Exemple : L’arbre Mojo se meurt, il faut trouver le responsable. (M) Le héros dispose d’un courage sans faille et d’amis qui le guident (C), il brise donc les maléfices du sorcier (P) et le royaume d’Hyrule est sauf (S).
Là encore, une bonne histoire n’expédie pas des phases de l’intrigue. Pour répondre aux attentes du joueur, il faut le surprendre, et donc ne pas y répondre dans un premier temps.

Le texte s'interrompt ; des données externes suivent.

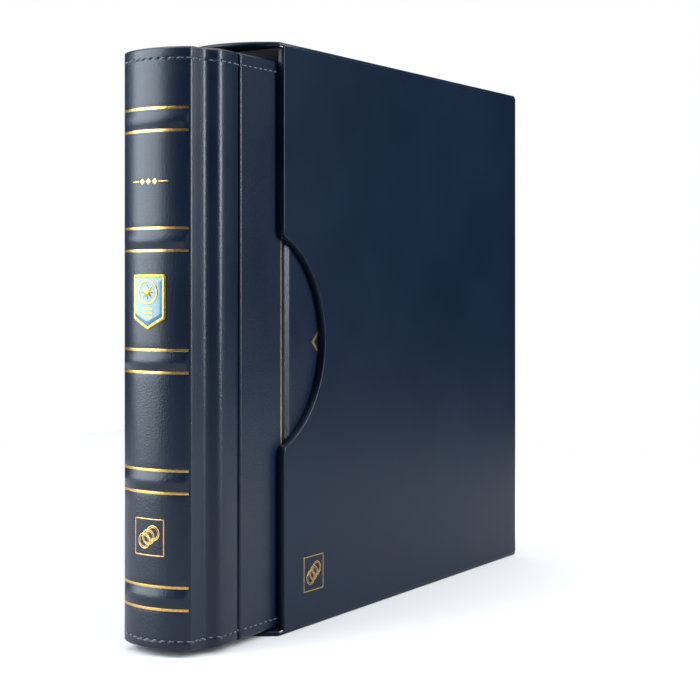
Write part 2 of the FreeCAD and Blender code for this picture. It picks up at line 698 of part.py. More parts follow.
def rivets():
    """Two rivets that hold the housing to the spine board."""
    made = []
    for z in RIVET_HEIGHTS:
        top = Vector(0, HOUSING_BASE_Y + HOUSING_HEIGHT, z)
        cap = Part.makeCylinder(2 * RIVET_RADIUS, RIVET_CAP, top, Vector(0, 1, 0))
        made.append(rivet_cylinder(z, RIVET_RADIUS).fuse([cap, rivet_head(z, 0)]))
    return made


def housing_section(inset):
    """Domed cross-section of the housing: upright skirts and a low arched roof."""
    half = HOUSING_HALF_WIDTH - inset
    base = HOUSING_BASE_Y
    shoulder = HOUSING_BASE_Y + HOUSING_HEIGHT - 2.2 - inset
    crown = HOUSING_BASE_Y + HOUSING_HEIGHT - inset
    roof = Part.Arc(Vector(half, shoulder, 0), Vector(0, crown, 0), Vector(-half, shoulder, 0)).toShape()
    return [
        Part.makeLine(Vector(half, base, 0), Vector(half, shoulder, 0)),
        roof,
        Part.makeLine(Vector(-half, shoulder, 0), Vector(-half, base, 0)),
        Part.makeLine(Vector(-half, base, 0), Vector(half, base, 0)),
    ]


def housing():
    """Domed steel channel with slots for the ring feet."""
    low = ALBUM_MID - HOUSING_LENGTH / 2
    outer = edges_prism(housing_section(0), Vector(0, 0, HOUSING_LENGTH))
    inner = edges_prism(housing_section(HOUSING_SHEET), Vector(0, 0, HOUSING_LENGTH))
    shell = outer.cut(inner)
    shell.translate(Vector(0, 0, low))
    for z in RING_HEIGHTS:
        for side in (-1, 1):
            centre = side * (RING_FOOT_X + 0.9)
            shell = shell.cut(box(centre - 3.4, centre + 3.4, HOUSING_BASE_Y + 3.2,
                                  HOUSING_BASE_Y + HOUSING_HEIGHT + 1, z - 2.2, z + 2.2))
    for z in RIVET_HEIGHTS:
        shell = shell.cut(rivet_cylinder(z, RIVET_RADIUS))
    for end in (-1, 1):
        z = ALBUM_MID + end * HOUSING_LENGTH / 2
        shell = shell.cut(box(-LEVER_WIDTH / 2 - 0.6, LEVER_WIDTH / 2 + 0.6, HOUSING_BASE_Y + 2.0,
                              HOUSING_BASE_Y + HOUSING_HEIGHT + 1, z - LEVER_SLOT, z + LEVER_SLOT))
    for pin in lever_pins():
        shell = shell.cut(pin)
    return shell


def blade():
    """Left blade: a flat strip from the pivot line at the housing's skirt to the middle."""
    width = BLADE_PIVOT_X - 0.45
    strip = box(-BLADE_PIVOT_X, -BLADE_PIVOT_X + width, BLADE_Y - BLADE_SHEET / 2, BLADE_Y + BLADE_SHEET / 2,
                ALBUM_MID - BLADE_LENGTH / 2, ALBUM_MID + BLADE_LENGTH / 2)
    for z in RIVET_HEIGHTS:
        relief = Part.makeCylinder(2 * RIVET_RADIUS, 20, Vector(0, BLADE_Y - 10, z), Vector(0, 1, 0))
        strip = strip.cut(relief)
    bead = Part.makeCylinder(BLADE_SHEET / 2, BLADE_LENGTH,
                             Vector(-BLADE_PIVOT_X, BLADE_Y, ALBUM_MID - BLADE_LENGTH / 2), Vector(0, 0, 1))
    strip = strip.fuse(bead)
    strip.rotate(Vector(-BLADE_PIVOT_X, BLADE_Y, 0), Vector(0, 0, 1), -BLADE_TILT)
    return strip


def ring_half(z):
    """Left half of one ring: foot, knee and half circle up to the tip."""
    foot_start = Vector(-RING_FOOT_X, BLADE_Y - 0.2, z)
    foot = Part.makeCylinder(WIRE_RADIUS, RING_FOOT_RISE + 0.2, foot_start, Vector(0, 1, 0))
    knee_point = Vector(-RING_FOOT_X, BLADE_Y + RING_FOOT_RISE, z)
    knee = Part.makeSphere(WIRE_RADIUS, knee_point)
    hoop = Part.makeTorus(RING_RADIUS, WIRE_RADIUS, Vector(0, RING_CENTRE_Y, z), Vector(0, 0, 1))
    margin = RING_RADIUS + 5
    cutter = prism([
        (-RING_GAP / 2, RING_CENTRE_Y),
        (-RING_GAP / 2, RING_CENTRE_Y + margin),
        (-margin, RING_CENTRE_Y + margin),
        (-margin, RING_CENTRE_Y - margin),
        (-RING_FOOT_X * margin / RING_FOOT_DROP, RING_CENTRE_Y - margin),
    ], z - 5, z + 5)
    return hoop.common(cutter).fuse([foot, knee]).removeSplitter()


def lever(end):
    """Opening lever at one end of the housing: nose under the roof, barrel and thumb plate."""
    z = LEVER_HEIGHTS[0] if end < 0 else LEVER_HEIGHTS[1]
    half = LEVER_WIDTH / 2
    plate = box(-half, half, BLADE_Y, BLADE_Y + LEVER_REACH, z - LEVER_SHEET / 2, z + LEVER_SHEET / 2)
    corners = [edge for edge in plate.Edges
               if edge.BoundBox.ZLength > LEVER_SHEET / 2 and edge.BoundBox.YMin > BLADE_Y + 1]
    plate = plate.makeFillet(3.0, corners)
    barrel = Part.makeCylinder(1.8, LEVER_WIDTH, Vector(-half, BLADE_Y, z), Vector(1, 0, 0))
    nose_low = min(z, z - end * LEVER_NOSE)
    nose = box(-half + 2, half - 2, BLADE_Y - 0.6, BLADE_Y + 0.6, nose_low, nose_low + LEVER_NOSE)
    bore_start = Vector(-half - 1, BLADE_Y, z)
    bore = Part.makeCylinder(PIN_RADIUS + 0.05, LEVER_WIDTH + 2, bore_start, Vector(1, 0, 0))
    return plate.fuse([barrel, nose]).cut(bore)


def lever_pins():
    """Pin across the housing through each lever's barrel."""
    return [Part.makeCylinder(PIN_RADIUS, 2 * HOUSING_HALF_WIDTH, Vector(-HOUSING_HALF_WIDTH, BLADE_Y, z),
                              Vector(1, 0, 0)) for z in LEVER_HEIGHTS]


def mechanism_parts():
    """Ring mechanism, by node name."""
    left_blade = blade()
    left_rings = [ring_half(z) for z in RING_HEIGHTS]
    for ring in left_rings:
        left_blade = left_blade.cut(ring)
    right_rings = [mirrored(ring) for ring in left_rings]
    return {
        "ring_housing": housing(),
        "housing_rivets": solids(rivets()),
        "left_blade": left_blade,
        "right_blade": mirrored(left_blade),
        "left_ring_halves": solids(left_rings),
        "right_ring_halves": solids(right_rings),
        "top_lever": lever(1),
        "bottom_lever": lever(-1),
        "lever_pins": solids(lever_pins()),
    }


# ---- pages --------------------------------------------------------------------------------------
def page_start(x):
    """Binding edge of a leaf that hangs on the rings at a given x."""
    return RING_CENTRE_Y + math.sqrt(RING_RADIUS ** 2 - x ** 2) - HOLE_MARGIN


def punched(leaf, x):
    """Leaf with four slots for the rings."""
    centre_y = page_start(x) + HOLE_MARGIN + HOLE_SHIFT
    run = HOLE_LENGTH - HOLE_WIDTH
    radius = HOLE_WIDTH / 2
    for z in RING_HEIGHTS:
        slot = box(x - 2, x + 2, centre_y - run / 2, centre_y + run / 2, z - radius, z + radius)
        for side in (-1, 1):
            end = Vector(x - 2, centre_y + side * run / 2, z)
            slot = slot.fuse(Part.makeCylinder(radius, 4, end, Vector(1, 0, 0)))
        leaf = leaf.cut(slot)
    return leaf


def coin_page(x):
    """Clear sheet with welded seams round its coin pockets."""
    start = page_start(x)
    low = ALBUM_MID - PAGE_HEIGHT / 2
    high = ALBUM_MID + PAGE_HEIGHT / 2
    end = start + PAGE_WIDTH
    sheet = box(x - PAGE_SHEET / 2, x + PAGE_SHEET / 2, start, end, low, high)
    half = PAGE_SEAM / 2
    pockets_start = start + 24.0
    seams = [box(x - half, x + half, start, pockets_start, low, high)]
    column = (end - pockets_start - 2.0) / PAGE_COLUMNS
    for step in range(1, PAGE_COLUMNS + 1):
        y = pockets_start + step * column
        seams.append(box(x - half, x + half, y, y + 2.0, low, high))
    row = (PAGE_HEIGHT - 2.0) / PAGE_ROWS
    for step in range(PAGE_ROWS + 1):
        z = low + step * row
        seams.append(box(x - half, x + half, start, end, z, z + 2.0))
    return punched(sheet.fuse(seams).removeSplitter(), x)


def interleaf(x):
    """Card leaf between two coin pages."""
    start = page_start(x)
    half = INTERLEAF_SHEET / 2
    leaf = box(x - half, x + half, start, start + PAGE_WIDTH - 1.0, ALBUM_MID - PAGE_HEIGHT / 2 + 0.5,
               ALBUM_MID + PAGE_HEIGHT / 2 - 0.5)
    return punched(leaf, x)


def page_parts():
    """Coin pages and interleaves in turn across the rings, by node name."""
    leaves = {}
    pitch = PAGE_SPREAD / (2 * PAGE_COUNT - 1)
    for index in range(PAGE_COUNT):
        x = PAGE_SPREAD / 2 - 2 * index * pitch
        leaves["interleaf_%d" % (index + 1)] = interleaf(x)
        leaves["coin_page_%d" % (index + 1)] = coin_page(x - pitch)
    return leaves


def main():
    """Write one STEP file per node."""
    os.makedirs("parts", exist_ok=True)
    nodes = {}
    for made in (slipcase_parts(), album_case_parts(), mechanism_parts(), page_parts()):
        nodes.update(made)
    for name, shape in nodes.items():
        shape.exportStep("parts/%s.step" % name)
        print("%-24s solids %3d  volume %10.1f  valid %s"
              % (name, len(shape.Solids), shape.Volume, shape.isValid()))


main()
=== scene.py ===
"""Coin album drawn part of the way out of its slipcase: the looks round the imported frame.

Lengths are millimetres in the shapes and metres in the finished meshes. +Z is up, +Y goes into the
slipcase, the spine faces -Y and the front cover faces +X.
"""
import logging
import math
from dataclasses import dataclass, field
from enum import Enum

import bmesh
import bpy
import numpy as np
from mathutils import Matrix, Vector


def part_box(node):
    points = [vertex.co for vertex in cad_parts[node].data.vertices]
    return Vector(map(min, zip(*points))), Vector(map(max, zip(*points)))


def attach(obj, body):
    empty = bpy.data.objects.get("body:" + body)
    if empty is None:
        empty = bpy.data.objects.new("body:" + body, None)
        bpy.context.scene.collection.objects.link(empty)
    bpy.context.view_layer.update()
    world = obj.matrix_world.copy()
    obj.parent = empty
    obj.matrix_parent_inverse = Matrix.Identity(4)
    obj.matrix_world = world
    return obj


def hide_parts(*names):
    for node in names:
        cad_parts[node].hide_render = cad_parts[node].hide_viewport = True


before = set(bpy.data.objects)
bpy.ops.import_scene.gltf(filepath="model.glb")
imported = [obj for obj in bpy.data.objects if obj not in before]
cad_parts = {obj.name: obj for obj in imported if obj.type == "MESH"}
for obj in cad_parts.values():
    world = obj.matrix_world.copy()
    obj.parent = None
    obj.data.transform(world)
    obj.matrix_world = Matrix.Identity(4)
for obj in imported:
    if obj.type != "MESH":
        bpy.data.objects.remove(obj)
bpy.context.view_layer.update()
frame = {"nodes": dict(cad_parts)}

MM = 0.001
LOG = logging.getLogger("album")

Array = np.ndarray
Colour = tuple[float, float, float]


def node_box(node: str) -> tuple[Array, Array]:
    """Lowest and highest corner of a frame node.

    Args:
        node: The node's name.

    Returns:
        Two corners in millimetres.
    """
    low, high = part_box(node)
    return np.array(low) / MM, np.array(high) / MM


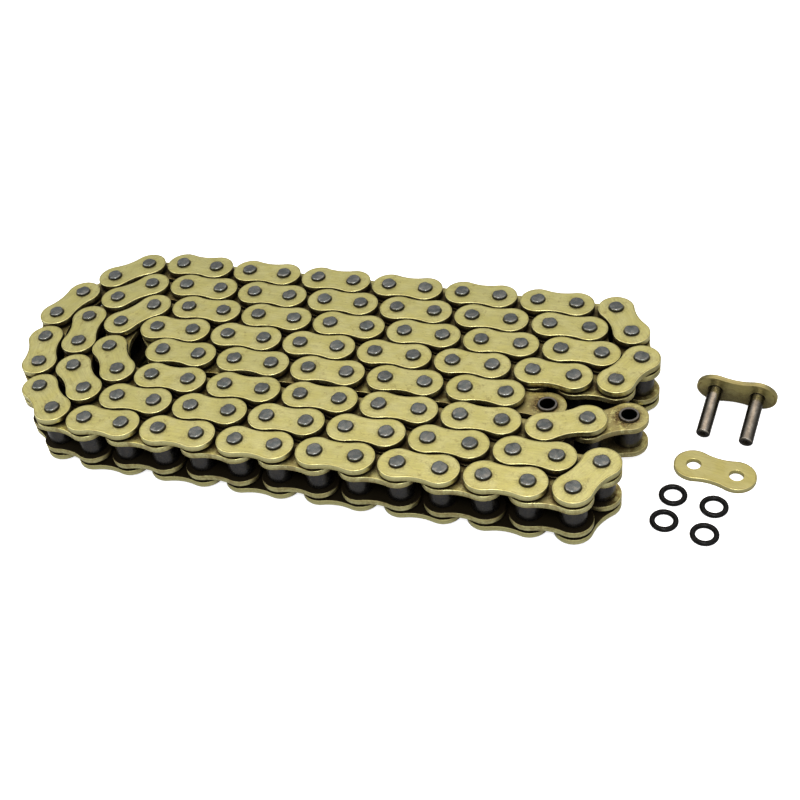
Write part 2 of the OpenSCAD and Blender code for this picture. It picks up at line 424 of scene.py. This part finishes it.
def middle_of(points):
    return Vector((points.min(0) + points.max(0)) / 2)


def upright(node, spin=False):
    """A place at the middle of each solid of a node, turned at random about Z if spin is set."""
    found = solids(node)
    turns = random.uniform(0, 2 * math.pi, len(found)) if spin else np.zeros(len(found))
    return [
        Matrix.Translation(middle_of(points)) @ Matrix.Rotation(turn, 4, "Z")
        for points, turn in zip(found, turns)
    ]


# How near its furthest point a plate's points must be to show which way it lies
NEAR_TIP = 0.5 * MM


def along_link(node, face_up):
    """A place at the middle of each plate of a node, X along the plate and Z out of its outer face."""
    places = []
    for points in solids(node):
        middle = middle_of(points)
        flat = points[:, :2] - np.array(middle)[:2]
        reach = np.hypot(flat[:, 0], flat[:, 1])
        far = flat[reach > reach.max() - NEAR_TIP]
        far = far * np.sign(far @ far[0])[:, None]
        x, y = far.mean(0)
        inner_z = middle.z - (1 if face_up else -1) * (points[:, 2].max() - points[:, 2].min()) / 2
        place = Matrix.Translation((middle.x, middle.y, inner_z)) @ Matrix.Rotation(math.atan2(y, x), 4, "Z")
        places.append(place if face_up else place @ Matrix.Rotation(math.pi, 4, "X"))
    return places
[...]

Meaningful gameplay et scénario émergent
Notre propos est le suivant : une bonne intrigue propose des intrications dans le programme narratif lui-même, de sorte que chaque phase du programme narratif contient son propre programme narratif, et donc son lot de rebondissements, ce qui permet en soi de ne pas les zapper ni donner une sensation de lourdeur avec des propos à rallonge. Une bonne intrigue de jeu vidéo va plus loin : elle donne du sens au gameplay (meaningful gameplay) et restitue une narration qui passe par le jeu sans l’interrompre (scénario émergent). Ainsi, le pragmatique et le cognitif ne correspondent plus strictement à des phases d’information et des phases d’action, mais les deux à la fois. Exit la cinématique suivie du gameplay, du briefing suivi de l’exécution : cela permet d’inventer des mécanismes de jeu qui ont plus d’impact car ils ont plus de sens.
Bien sûr, il ne s’agit pas d’évacuer totalement les phases de pure narration et de gameplay, mais de les faire coïncider pour renforcer leur effet, comme c’est le cas dans la phase de manipulation de D00M 4. Mais dans un jeu idéal, meaningful gameplay et scénario émergent sont une seule et même chose.
Exemple : blessé (M) au lieu de ramasser des coeurs comme dans OOT, le joueur peut être amené, comme dans Breath of the Wild, à regagner de la vie en chassant, cuisinant puis mangeant, ce qui inclut de la narration dans le gameplay (C, P et S consistants, et pas expédiés dans une action abstraite de ramassage de bonus).
Note : pour le faire bien, il ne faut pas le faire à moitié, c’est-à-dire en faisant semblant de l’inclure dans le gameplay alors qu’en fait, ce n’est que de la représentation passive, c’est-à-dire non réellement interactive. Skyrim, contre-exemple absolu en terme de meaningful gameplay ou même scénario tout court (c’est mon avis et je le partage), a voulu distinguer la nourriture de l’alchimie à l'inverse des opus précédents - mais sûrement de peur de rebuter le joueur, la cuisine est pratiquement inutile, de sorte qu’elle est totalement inconsistante et se contente de faire acte de présence dans le gameplay. Résultat ? On a beau se taper 50 steaks de mammouth par jour, on a l’impression d’avaler du vent, puisque ça n’influence que très peu la mécanique du jeu. L’idée du barbare vorace fait un flop monumental, et le joueur qui n’a pas le courage de pallier au système de jeu avec son imagination va se contenter de boire des potions trouvées dans les coffres, et on en revient aux bonus de santé mentionnés plus haut.
Ainsi, pour rendre une phase du jeu consistante, on peut se figurer qu’elle correspond à une phase du programme narratif, qui peut elle-même être déclinée en un programme narratif tout entier.
Un rebondissement simple, purement scénaristique, donne du sens aux actions des joueurs : la phase de sanction, souvent négligée puisqu’elle dresse un bilan des actions du joueur en un débriefing de fin de niveau, tableau de score, etc, peut se transformer en nouvelle motivation.